Delighted a few hours later to find our driveway plowed of snow by a friendly neighbor, we first check for moose tracks in the orchard and are grateful to see only snowshoe hare and weasel. The moose tracks are all outside the orchard among the cherries and the pears which Dan is happy to offer as sacrificial lambs to keep the moose away from the apples.
Settled into our cozy familiar places we’re soaking up that so-good-to-be-home feeling only to have it all disappear when we turn on the evening news and hear a pineapple express is on its way up from Hawaii. Not the movie, the nasty weather system that brings warm moist air and moisture and causes complete havoc. Our looks at each other are full of uh-ohs. We both are thinking about the bridge.
Up at the cabin the bridge has been accumulating a load of snow along with the snow machine shed. More wet snow on top of what is already there could collapse the shed and crack the bridge spans under the weight, two wilderness experiences we’ve already had our fair share of, two we would prefer not to have again. We’re getting passed our prime for the pioneering adventure and romance of felling trees and hauling logs to build cabins and sheds and bridges and stuff.
Clearly we need to get up to the cabin and shovel the bridge and the shed, but, since we’ve been away and trails are not broken and snow machines are still in moth balls, that’s easier said than done. We’ll have to snowshoe and we’ll have to do it before the pineapple express arrives because there are few things worse in the woods than breaking trail by snowshoe in heavy wet snow.
Unless its deep soft powdery snow that hasn’t set up yet. Off the train at our trail head the snowshoeing conditions seem not so bad, only sinking a few inches, until we get up the trail a few hundred feet and realize we’re sinking deeper and deeper. Each step descends about a foot which means it has to get lifted back up about a foot always with lots of collapsed snow lifting with it. Dan’s snowshoes aren’t cooperating and keep coming loose until I discover a twist in one of the bindings but we’ve spent almost an hour going about 1/4 of a mile which at the current rate makes 4 hours to go which will put us at the cabin well after dark and we don’t have headlamps and the cloudy sky means no moon to navigate by.
And then Jason appears on the trail behind us seemingly out of nowhere. Jason is a young trapper who lives up the creek from us. Dan brightens noticeably and offers to pay Jason to take his 50 pound pack a deal Jason turns down opting to carry the pack for some snow machine gas instead. Off he goes, oozing with youth, and we call after him not to bother waiting since we won’t be getting there for a while.
With the pack gone Dan’s more optimistic about our chances so we strike off again and only then we realize Jason isn’t wearing snowshoes. Why, we can’t imagine. We still will need to break trail. We take turns going first which allows the second person to take a break tromping along in the leaders trough until the trail breaker needs a rest.

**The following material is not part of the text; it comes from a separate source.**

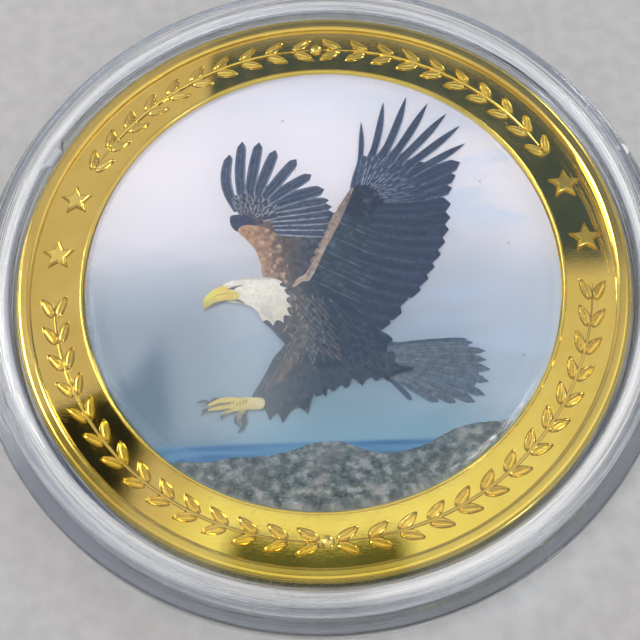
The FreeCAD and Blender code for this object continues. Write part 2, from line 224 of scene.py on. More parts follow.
def material(name, look, *values):
    """New material; look(shader, coordinates, ...) fills in its shader."""
    mat = bpy.data.materials.new(name)
    mat.use_nodes = True
    nodes = mat.node_tree.nodes
    nodes.clear()
    bsdf = nodes.new("ShaderNodeBsdfPrincipled")
    feed(nodes.new("ShaderNodeOutputMaterial").inputs["Surface"], bsdf.outputs["BSDF"])
    look(bsdf, place(bsdf), *values)
    return mat


def dress(bsdf, **values):
    """Feeds the shader's inputs by name, with _ for a space."""
    for key, item in values.items():
        feed(bsdf.inputs[key.replace("_", " ")], item)


def ramp(value, stops, smooth=True):
    """Colour ramp over value; stops are (position, (r, g, b))."""
    made = value.id_data.nodes.new("ShaderNodeValToRGB")
    made.color_ramp.interpolation = "EASE" if smooth else "LINEAR"
    while len(made.color_ramp.elements) < len(stops):
        made.color_ramp.elements.new(0.5)
    for element, (position, colour) in zip(made.color_ramp.elements, stops):
        element.position = position
        element.color = (*colour, 1)
    feed(made.inputs["Fac"], value)
    return made.outputs["Color"]


def span(value, low, high, to_low=0, to_high=1, kind="SMOOTHSTEP"):
    """Value eased from low..high to to_low..to_high, and held beyond them."""
    inputs = {"Value": value, "From Min": low, "From Max": high, "To Min": to_low, "To Max": to_high}
    return grow(value.id_data, "MapRange", inputs, "Result", interpolation_type=kind, clamp=True)


def blend(factor, a, b, mode="MIX"):
    """Colour a where factor is 0, b where it is 1."""
    return grow(tree_of(factor, a, b), "Mix", {0: factor, 6: a, 7: b}, 2, data_type="RGBA",
            blend_type=mode)


def clouds(vector, scale, detail=3, rough=0.5, distortion=0):
    inputs = {"Vector": vector, "Scale": scale, "Detail": detail, "Roughness": rough,
            "Distortion": distortion}
    return grow(vector.id_data, "TexNoise", inputs, "Fac")


def place(bsdf, stretch=(1, 1, 1), turn=0):
    """Object coordinates in millimetres, stretched and turned about Z."""
    tree = bsdf.id_data
    inputs = {"Vector": grow(tree, "TexCoord", {}, "Object"), "Scale": tuple(s / MM for s in stretch),
            "Rotation": (0, 0, radians(turn))}
    return grow(tree, "Mapping", inputs)


def split(vector):
    made = vector.id_data.nodes.new("ShaderNodeSeparateXYZ")
    feed(made.inputs[0], vector)
    return made.outputs[:3]


def polar(x, y):
    """Distance from the axis, and angle in radians."""
    return maths("SQRT", plus(times(x, x), times(y, y)), 0), maths("ARCTAN2", y, x)


def ringed(here, across, along):
    """Coordinates that run in rings about the axis."""
    x, y, z = split(here)
    reach, angle = polar(x, y)
    return grow(here.id_data, "CombineXYZ", {0: times(reach, across), 1: times(angle, along), 2: z})


def bump(bsdf, height, strength, distance):
    inputs = {"Height": height, "Strength": strength, "Distance": distance}
    dress(bsdf, Normal=grow(bsdf.id_data, "Bump", inputs))


def let_light_in(bsdf):
    """Lamps shine through the clear material, which would cast a black shadow otherwise."""
    tree = bsdf.id_data
    surface = bsdf.outputs[0].links[0].to_socket
    shadow = grow(tree, "LightPath", {}, "Is Shadow Ray")
    clear = grow(tree, "BsdfTransparent", {"Color": (0.97, 0.98, 0.99)})
    feed(surface, grow(tree, "MixShader", {0: shadow, 1: bsdf.outputs[0], 2: clear}))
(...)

An hour later we reach the top of the hill and our first rest stop, clear the snow from the bench, brush away a trough to make room for our legs and to put our snowshoes in so thankful for a moment to settle down to catch our breath. Only then do we realize our trail bars and gatorade are in the pack making its way to the cabin without us.

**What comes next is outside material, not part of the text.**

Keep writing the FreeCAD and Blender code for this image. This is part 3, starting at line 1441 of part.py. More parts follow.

Decision time. If we’re going back to town we need to head back now in order to catch the train. But we’re at the top of the hill. The worst of the work is done, we hate to waste all that effort, and then there’s that bridge. Only then do we realize we could have asked Jason to shovel it and saved ourselves the hike. For that matter we could have sent a text to his cell phone and skipped the trip altogether. None of that occurred to us. HMMMM
Off we go again and after another hour, almost there, we come around a bend and find our way completely blocked by a stand of birch lying across the trail. The trees had grown atop a huge rocky outcropping which didn’t allow the depth of soil needed for good holding roots and had toppled over in a good wind. To get around one side meant
climbing another steep hill and going completely
out of our way and the last of the light was upon us. We chose the short cut as shown by Jason’s tracks who just went up the trail before us. The short cut traversed a log straddling two huge rocky outcroppings with a deep crevise between them. Half way across my acrophobia kicks in and I freeze which Dan has no patience for, just reaches out from his solid rock perch, grabs my arm and pulls me along.
We stand quietly taking in the job before us.
At least eight birch to be cut up for firewood .
Tomorrow will be a busy day.
For the uninitiated the best way to get a feel for breaking trail by snowshoe would be to go to a gym and try out the stair stepper machine but first put weights on your ankles to represent the snow load. I don’t know how you could replicate the awkwardness of maneuvering on snowshoes themselves other than doing the stair stepper in snowshoes. Now do it for 4 hours but take a break every hour or so. Even then you really don’t get a full sense of it because a gym can’t give you the upside, the things that keep bringing you back to the challenge, the crisp air that keeps you cool, the delicious clean taste of it, the endorphin producing beauty of the wilderness that surrounds you, the cabin waiting when you get done, cozy lantern light, hot chocolate to sip, smug sense of triumph, 70+ and still doing it.